* WHAT IS EXPECTED *
Extract the listing below in full, unchanged.
— Begin —
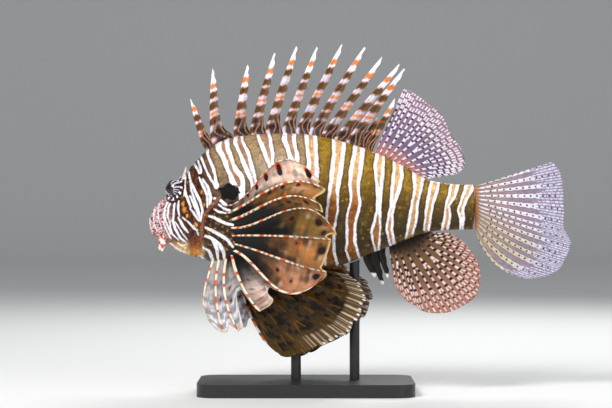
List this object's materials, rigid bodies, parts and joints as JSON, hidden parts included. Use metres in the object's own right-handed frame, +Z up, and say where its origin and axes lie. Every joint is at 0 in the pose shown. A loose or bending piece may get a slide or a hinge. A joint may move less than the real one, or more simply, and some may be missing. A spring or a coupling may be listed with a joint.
{
  "type": "lionfish display model",
  "caption": "Still life-size model of a red lionfish with spread banded fins and spines, on a plain display stand with short rods.",
  "frame": {"origin": "middle of the underside of the stand's base", "axes": "+X toward the tail, -Y out of the fish's left side, +Z up"},
  "size_m": [0.3019, 0.1168, 0.244],
  "materials": {
    "skin": "wet scaled skin, dark brown with pale upright bands",
    "eye": "clear wet gloss",
    "feeler": "soft wet skin",
    "spine": "banded skin over thin spines",
    "fin": "thin ribbed membrane, spotted and banded",
    "stand": "satin black"
  },
  "bodies": {
    "root": {"head": "skin", "lower_jaw": "skin", "gill_cover_left": "skin", "gill_cover_right": "skin", "trunk": "skin", "tail_stem": "skin", "eye_left": "eye", "eye_right": "eye", "brow_feeler_left": "feeler", "mouth_feeler_left": "feeler", "brow_feeler_right": "feeler", "mouth_feeler_right": "feeler", "dorsal_fin_spiny": "spine", "anal_fin_spiny": "spine", "dorsal_fin_soft": "fin", "anal_fin_soft": "fin", "caudal_fin": "fin", "pectoral_fin_left": "fin", "pelvic_fin_left": "fin", "pectoral_fin_right": "fin", "pelvic_fin_right": "fin", "stand_base": "stand", "stand_rod_front": "stand", "stand_rod_rear": "stand"}
  },
  "joints": []
}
— End —
* ANSWER FOR THE TASK *
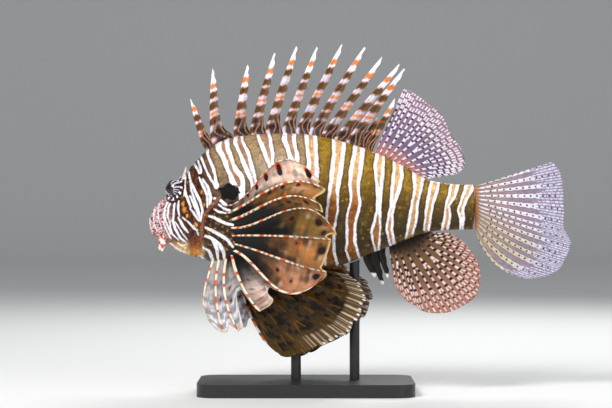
List this object's materials, rigid bodies, parts and joints as JSON, hidden parts included. Use metres in the object's own right-handed frame, +Z up, and say where its origin and axes lie. Every joint is at 0 in the pose shown. A loose or bending piece may get a slide or a hinge. A joint may move less than the real one, or more simply, and some may be missing. A spring or a coupling may be listed with a joint.
{
  "type": "lionfish display model",
  "caption": "Still life-size model of a red lionfish with spread banded fins and spines, on a plain display stand with short rods.",
  "frame": {"origin": "middle of the underside of the stand's base", "axes": "+X toward the tail, -Y out of the fish's left side, +Z up"},
  "size_m": [0.3019, 0.1168, 0.244],
  "materials": {
    "skin": "wet scaled skin, dark brown with pale upright bands",
    "eye": "clear wet gloss",
    "feeler": "soft wet skin",
    "spine": "banded skin over thin spines",
    "fin": "thin ribbed membrane, spotted and banded",
    "stand": "satin black"
  },
  "bodies": {
    "root": {"head": "skin", "lower_jaw": "skin", "gill_cover_left": "skin", "gill_cover_right": "skin", "trunk": "skin", "tail_stem": "skin", "eye_left": "eye", "eye_right": "eye", "brow_feeler_left": "feeler", "mouth_feeler_left": "feeler", "brow_feeler_right": "feeler", "mouth_feeler_right": "feeler", "dorsal_fin_spiny": "spine", "anal_fin_spiny": "spine", "dorsal_fin_soft": "fin", "anal_fin_soft": "fin", "caudal_fin": "fin", "pectoral_fin_left": "fin", "pelvic_fin_left": "fin", "pectoral_fin_right": "fin", "pelvic_fin_right": "fin", "stand_base": "stand", "stand_rod_front": "stand", "stand_rod_rear": "stand"}
  },
  "joints": []
}